What to Do After Surgery

These are the steps to take following having a feral cat spayed or neutered.

Setup

  • Spread a plastic liner on the floor covered with a layer of newspaper on top of it under trap in case the cat has an accident overnight.
  • Keep the cat in the trap lined with clean newspaper throughout the recovery period. Only transfer to a cage the following day if they are kittens or cats you plan to socialize. Keep the trap covered with a sheet or towel at all times to help keep them calm and to reduce their stress.
  • Hold the cat in a quiet indoor room, i.e. a garage or bathroom, in a comfortable environment. They are susceptible to heat and cold while recovering from the anesthesia. Kittens must be kept warm because they are vulnerable to anesthetic-related hypothermia.

As the Cat Wakes Up

  • The cat will be groggy and need to sleep off the anesthesia overnight.
  • Do not disturb the cat by reaching into the trap – they may overreact and bite. Do not try to touch the cat.
  • Normal behaviors during recovery include: deep sleep, head bobbing, wobbly movements, fast breathing, and shivering. Bleeding from the right ear tip is expected, but should stop by the next day.
  • Abnormal behaviors include continual bleeding from the surgery area, prolonged recovery time (still inactive and lethargic, 6+ hours after surgery), vomiting, difficulty breathing, or getting drowsy or weak again after waking up. Contact your veterinarian.
  • If a cat is vomiting while still unconscious, her head should be turned to avoid choking. Sometimes you can do this by tipping the trap to change the cat’s position.

Feeding the Cat

  • Provide water once the cat regains consciousness.
  • Kittens are usually ready to eat four to six hours after surgery, or shortly after waking from the anesthesia. Feeding them before release is recommended to prevent hypoglycemia.
  • Adults can be given a small amount of canned food eight hours after surgery which is easier to digest than dry food but the cat may not have an appetite.
  • Mix a little water in with the wet food.
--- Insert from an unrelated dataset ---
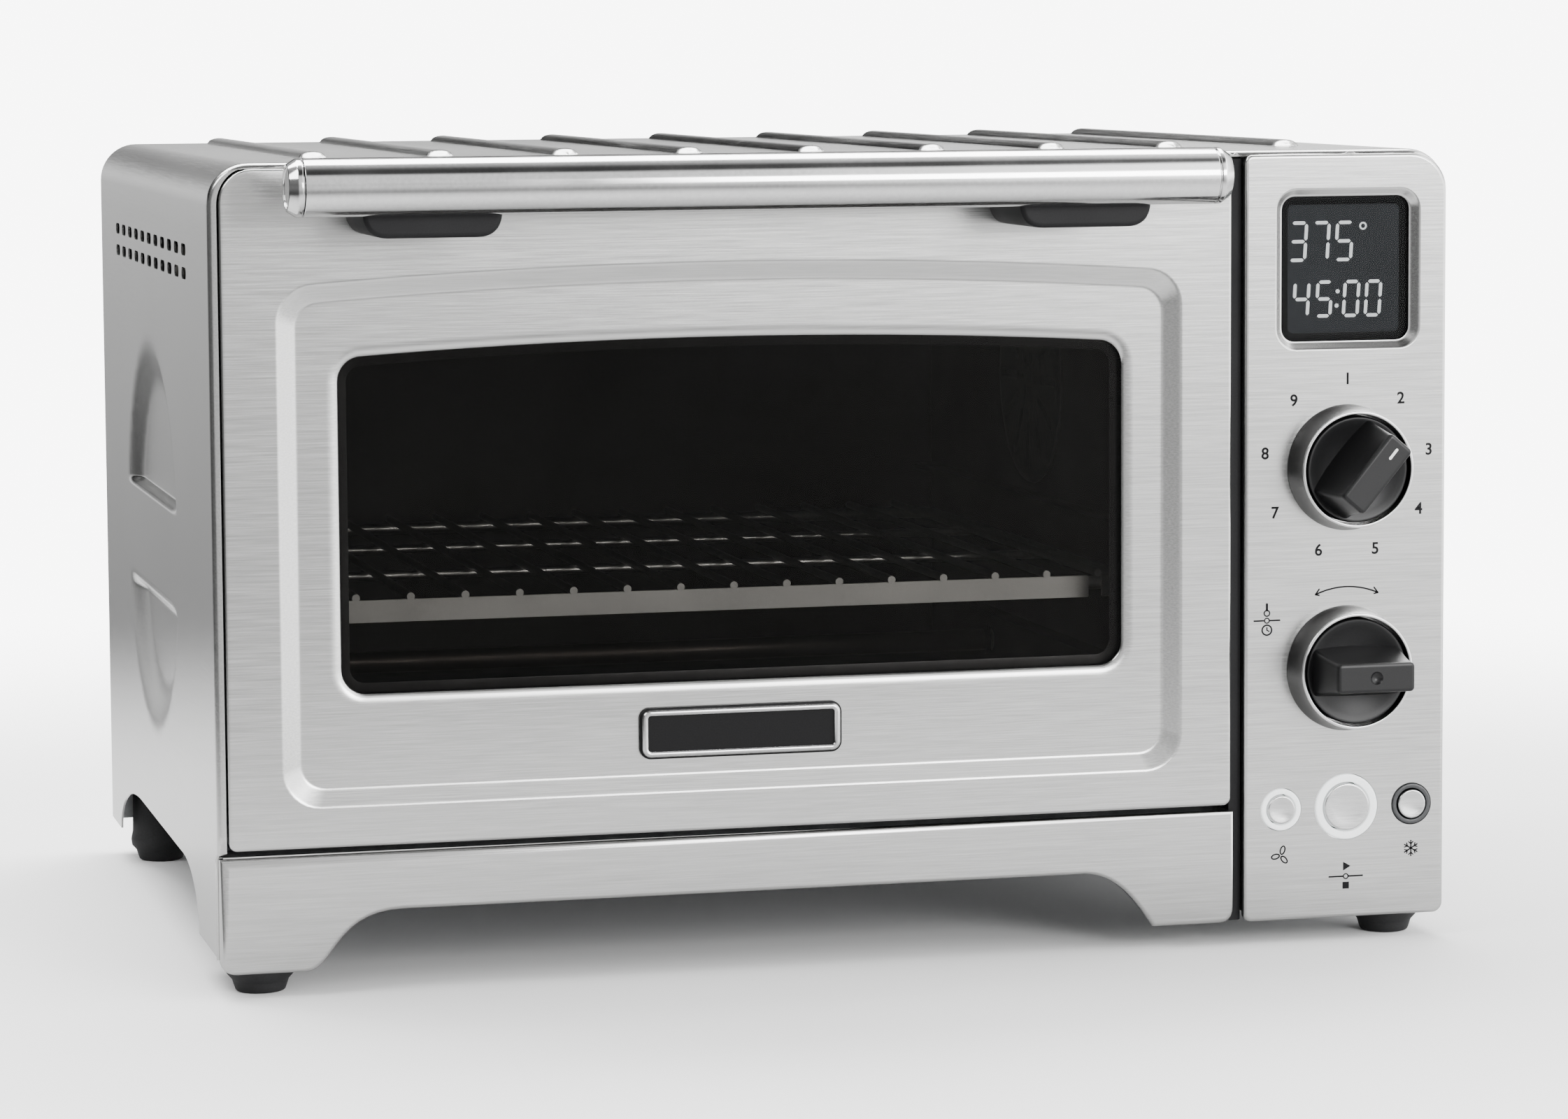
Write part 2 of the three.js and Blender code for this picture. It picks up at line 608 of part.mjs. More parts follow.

Be careful when opening carrier or trap that the cat does not try to escape. Open the door ever so slightly – just enough to slide the can in. Keep hand out of the trap and always relock the trap door.

Returning the Cat

  • Your veterinarian should use dissolving sutures so that the cat does not need to return to the clinic.
  • Cats, male and female, including females who are pregnant, can be returned to their colony site only if alert and clear eyed, barring severe, inclement weather, and the following guidelines are recommended.
    • Release the cat ONLY if they seem healthy and stable following surgery!
    • Males: Release next day (24 hours after surgery)
    • Females: Release after 2-3 days unless they are lactating. If cat is lactating, release 24 hours after surgery. Even young kittens will survive overnight without nursing.
  • Release the cat at the site where they were trapped. Provide fresh water and food. The cat may disappear for a few hours or a day but they will return after they have calmed down.
  • Open the front door of the trap and pull back the cover. Or, if the trap has a rear door, pull off the cover, pull that door up and off, and then walk away. Do not be concerned if the cat hesitates a few moments before leaving. She is simply reorienting herself to her surroundings.
  • Make sure you have the number of your veterinarian or a nearby emergency clinic handy in case it is needed.

Next Steps

  • Thoroughly clean the traps with a bleach solution once the cat has been returns.
  • After a short break, trap the remaining members of the colony to complete the colony’s trap-neuter-return effort.
  • Be prepared for the fact that you may re-trap cats that are already ear-tipped. If you do, it is sometimes best to hold that cat in the trap until the cats you are aiming for have been trapped. It is essential to fix every cat in the colony, even the males.